Наконец вернулась Феня. Она стала ухаживать за всеми сразу: и за мной, и за Машей, и за коровами. Температура у Машеньки не падала, она вся горела, но всё же выжила. Видно, ангелы на небесах сжалились над ней. Спасла и себя, и корову с бычком.

А тем временем наш отец почувствовал свободу. Он и раньше любил выпить, а тут в магазине водка – пей сколько хочешь. Но он не столько пропил, сколько у него украли товаров, вечно спал прямо за прилавком. Грянула ревизия, недостачи оказалось как раз на стоимость коровы. Надо было платить или садиться в тюрьму. И опять наша бедная семья рыдала над свалившимся несчастьем.

Вернувшись в деревню, отец решил сдать на мясо нашу корову и заплатить недостачу. Но тут уже грудью за Бурёнушку встали мама и мы все. В конце концов нашли решение: обменяли нашу корову на соседскую и сдали уже её. Наша Бурёнка осталась жива. Мы все были рады, хотя и остались без кормилицы.

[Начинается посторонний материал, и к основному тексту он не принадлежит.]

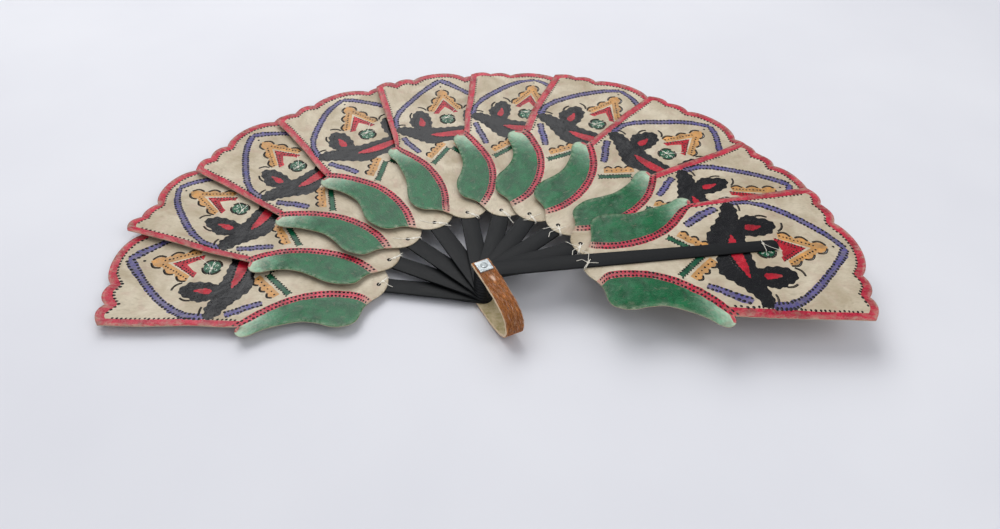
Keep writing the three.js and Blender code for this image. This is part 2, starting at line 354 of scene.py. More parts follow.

В следующем году Бурёнка отелилась, и мы взяли от неё маленькую тёлочку. Но Бурёнушка, видно, не забыла нас, всё ещё приходила к нашему окошку, мычала, а мы со слезами на глазах прогоняли её.

Тёлочка выросла какая-то неказистая, в ней не было ничего от нашей Бурёнки. Но главная беда поджидала нас впереди. Сразу после первого отёла наша новая корова стала сосать сама себя. Изгибалась, доставала своё вымя, и когда мама выходила на дойку, там было пусто. Что только не придумывали, всё напрасно. Пришлось от неё избавиться.

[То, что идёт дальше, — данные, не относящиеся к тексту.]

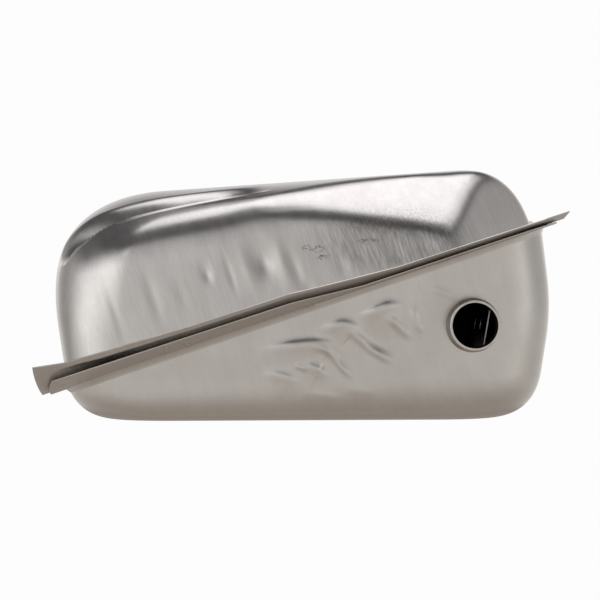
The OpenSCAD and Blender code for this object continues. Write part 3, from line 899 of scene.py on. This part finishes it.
def studio_world():
    """Soft studio all round: bands of brightness by height, with soft lights and flags laid over them."""
    world = bpy.data.worlds.new("studio")
    bpy.context.scene.world = world
    world.use_nodes = True
    n = Nodes(world.node_tree)
    way = n.add("ShaderNodeTexCoord").outputs["Generated"]
    xyz = n.add("ShaderNodeSeparateXYZ", {"Vector": way})
    side = n.math("ARCTAN2", xyz.outputs["X"], n.math("MULTIPLY", xyz.outputs["Y"], -1.0))
    azimuth = n.math("MULTIPLY", side, 180 / math.pi)
    elevation = n.math("MULTIPLY", n.math("ARCSINE", xyz.outputs["Z"]), 180 / math.pi)

    def soft_patch(centre, size, edge):
        turn = n.add("ShaderNodeMath", {0: n.math("SUBTRACT", azimuth, centre[0]), 1: 180.0, 2: -180.0},
                     operation="WRAP").outputs[0]
        across = n.math("POWER", n.math("DIVIDE", n.math("ABSOLUTE", turn), size[0]), edge)
        rise = n.math("ABSOLUTE", n.math("SUBTRACT", elevation, centre[1]))
        along = n.math("POWER", n.math("DIVIDE", rise, size[1]), edge)
        return n.math("EXPONENT", n.math("MULTIPLY", n.math("ADD", across, along), -1.0))

    height = n.math("ADD", n.math("DIVIDE", elevation, 180.0), 0.5)
    light = n.ramp(height, [(e / 180 + 0.5, (v, v, v)) for e, v in STUDIO_HEIGHT])
    for centre, size, edge, value in STUDIO_PATCHES:
        light = n.mix(soft_patch(centre, size, edge), light, (value, value, value))
    tint = n.ramp(height, STUDIO_TINT)
    light = n.mix(1.0, light, tint, "MULTIPLY")
    seen = n.add("ShaderNodeLightPath").outputs["Is Camera Ray"]
    final = n.mix(seen, light, BACKDROP)
    back_node = n.add("ShaderNodeBackground", {"Color": final, "Strength": 1.0})
    n.add("ShaderNodeOutputWorld", {"Surface": back_node.outputs["Background"]})


def pale_floor():
    """Pale floor that only the camera sees, so the steel reflects the studio world below it."""
    bpy.ops.mesh.primitive_plane_add(size=12, location=(0, 3, -0.0005))
    floor = bpy.context.object
    floor.name = "floor"
    mat = bpy.data.materials.new("floor")
    mat.use_nodes = True
    n = Nodes(mat.node_tree)
    seen = n.add("ShaderNodeLightPath").outputs["Is Camera Ray"]
    direct = n.add("ShaderNodeEmission", {"Color": (*BACKDROP, 1), "Strength": 1.0})
    clear = n.add("ShaderNodeBsdfTransparent")
    out = n.add("ShaderNodeMixShader", {0: seen, 1: clear.outputs["BSDF"], 2: direct.outputs["Emission"]})
    n.add("ShaderNodeOutputMaterial", {"Surface": out.outputs["Shader"]})
    floor.data.materials.append(mat)


def soft_box(name, place, aim, size, power):
    light = bpy.data.lights.new(name, "AREA")
    light.shape = "RECTANGLE"
    light.size, light.size_y = size
    light.energy = power
    obj = bpy.data.objects.new(name, light)
    obj.location = place
    obj.rotation_euler = (Vector(aim) - Vector(place)).to_track_quat("-Z", "Y").to_euler()
    bpy.context.collection.objects.link(obj)


studio_world()
pale_floor()
soft_box("top_box", (0.1, -0.2, 1.9), (0, 0, 0.1), (1.6, 1.2), 1.5)


# ---------------------------------------------------------------- camera, level with the middle of the tank
CAMERA_HEIGHT, CAMERA_DISTANCE = 0.1087, 1.595      # metres
CAMERA_SENSOR, CAMERA_LENS = 36, 102.3              # mm
camera_data = bpy.data.cameras.new("camera")
camera_data.sensor_width = CAMERA_SENSOR
camera_data.lens = CAMERA_LENS
camera = bpy.data.objects.new("camera", camera_data)
camera.location = (0, -CAMERA_DISTANCE, CAMERA_HEIGHT)
camera.rotation_euler = (math.pi / 2, 0, 0)
bpy.context.collection.objects.link(camera)
bpy.context.scene.camera = camera
bpy.context.scene.view_settings.view_transform = "Standard"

Так мы прожили без коровы почти пять лет. Один Бог знает, чем питалась семья из восьми человек. Но это уже другая история. Мы все выжили, разъехались по разным местам, и когда собираемся вместе с внуками и правнуками, мои уже старенькие сёстры то смеясь, то плача рассказывают нам о былой деревенской жизни и, конечно, вспоминают нашу Бурёнку.